Okay, these aren't the only cultural products of the time period. But they are significant ones (it's not necessary to use the loaded word "important" here), and for me, the unnoticed (by their authors) common thread tying them together seems the most significant of all, in its mere hint of a suggestion that we may very well prefer a kind of sanitized amnesiac oblivion to facing the crawling bleating horror of what we "actually" are.

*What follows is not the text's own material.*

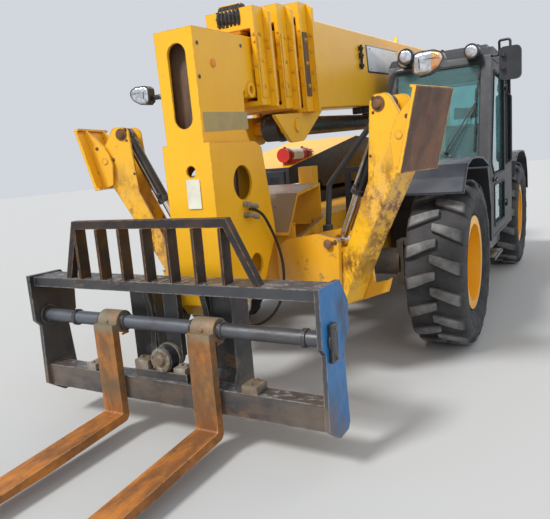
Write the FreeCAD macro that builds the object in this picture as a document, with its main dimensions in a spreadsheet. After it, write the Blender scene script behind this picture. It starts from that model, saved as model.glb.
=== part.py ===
# A telescopic handler with front stabilisers and floating forks, in millimetres.
# X points to the machine's left, Y to its rear and Z up. The origin is on the ground,
# midway between the fork tips and the counterweight.
import FreeCAD
import Part
import Sketcher
import math
import os
import re

# Independent sizes. Columns: name, value in millimetres or degrees.
SIZES = (
    # wheels
    ("wheelbase", 3120), ("track_half", 1020),
    ("tyre_radius", 612), ("tyre_half_width", 206), ("lug_depth", 42), ("lug_width", 44),
    ("bead_radius", 318), ("rim_radius", 345), ("rim_half_width", 170), ("rim_wall", 20),
    ("hub_radius", 150), ("hub_reach", 75), ("spindle_radius", 60), ("kingpin_offset", 760),
    ("knuckle_radius", 70), ("knuckle_height", 270), ("axle_radius", 105), ("axle_half", 690),
    ("running_gap", 0.05), ("working_gap", 8),
    # lengths from the front axle
    ("fork_reach", 3377), ("rear_overhang", 1020),
    # chassis
    ("rail_half", 265), ("rail_thick", 30), ("rail_low", 480), ("rail_top", 1050), ("arch_top", 800),
    ("rail_front", 1022),
    ("deck_thick", 20), ("pivot_back", 3500), ("pivot_height", 2300), ("pivot_pin", 45),
    ("ram_foot_back", 2750), ("ram_foot_drop", 470),
    # stabilisers
    ("frame_front", 1190), ("frame_back", 930), ("frame_low", 555), ("frame_plate", 25),
    ("frame_in", 240), ("frame_out", 650), ("leg_turn", 15),
    ("leg_pivot_side", 520), ("leg_pivot_height", 640), ("leg_depth", 198), ("leg_plate", 16),
    ("ear_side", 600), ("ear_height", 950), ("leg_top_side", 966), ("leg_top_height", 1724),
    ("foot_side", 1100), ("foot_height", 1550), ("foot_low", 178), ("foot_high", 257), ("foot_width", 390),
    ("foot_thick", 20), ("foot_lean", 14.2), ("foot_standoff", 80), ("pin_radius", 22),
    # boom
    ("boom_rise", 3.45), ("boom_half", 200), ("boom_low", 251), ("boom_high", 355), ("boom_wall", 10),
    ("section_step", 26), ("section_drop", 29), ("section_top_drop", 54),
    ("collar_top", 436), ("collar_top_drop", 38), ("boom_tail", 210), ("boom_front", 4066),
    ("collar_long", 113), ("collar_pitch", 264), ("collar_flange", 60),
    ("lug_half", 150), ("lug_plate", 25), ("lift_eye_front", 740), ("lift_eye_drop", 610),
    ("lift_radius", 70), ("lift_rod_radius", 50), ("lift_barrel_long", 2900),
    # boom head
    ("nose_half", 125), ("nose_low_half", 160), ("nose_wall", 15), ("nose_front", 1775),
    ("tilt_front", 1660), ("tilt_height", 672),
    # fork carriage
    ("carriage_left", 918), ("carriage_right", 965), ("plate_thick", 25), ("bar_top", 900), ("bar_low", 845),
    ("shaft_front", 2060), ("shaft_height", 655), ("shaft_radius", 38),
    ("low_bar_front", 2104), ("low_bar_deep", 106), ("low_bar_low", 222), ("low_bar_high", 352),
    ("fork_width", 138), ("fork_left_side", 245), ("fork_right_side", 395), ("fork_thick", 50),
    ("heel_front", 2158), ("heel_height", 146), ("fork_pitch", 2.7), ("fork_boss", 62),
    ("rest_high", 1222), ("rest_bar", 45),
    # cab
    ("cab_in", 340), ("cab_out", 1200), ("cab_wall", 50), ("cab_back", 2260), ("cab_low", 640),
    ("cab_roof", 2262), ("pillar", 70), ("door_hinge_back", 1700), ("door_thick", 40), ("glass_thick", 6),
    ("steer_back", 1200), ("steer_height", 1300), ("column_lean", 30),
    # engine side
    ("bonnet_in", 350), ("bonnet_out", 1150), ("bonnet_wall", 25), ("bonnet_hinge_back", 2340),
    ("bonnet_hinge_height", 1560),
    # body work
    ("fender_in", 640), ("fender_out", 1215), ("fender_thick", 14),
    ("stalk_radius", 19), ("lamp_left_side", 1100), ("lamp_right_side", 1070), ("lamp_front", 820), ("lamp_half", 92),
    ("lamp_left_height", 1950), ("lamp_right_height", 2022),
    ("mirror_wide", 165), ("mirror_high", 256), ("mirror_out", 157),
)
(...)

But I'll leave the last words to Laura Barton in the Guardian, because we can decide for ourselves (individually or collectively?) whether or not her conclusion is either hopeful or ironic (utopian or dystopian):

But is this necessarily such a bad thing? We've got strawberries that taste more strawberryish than the real thing; we've got bosoms that don't jiggle when we run for buses; we've got hair like Rapunzel, tans like Barbie, and records that supersede the songs they bastardise. Perhaps this is just a new era, a bootleg of the real, outshining its parents; perhaps, after all, this is a brave new world.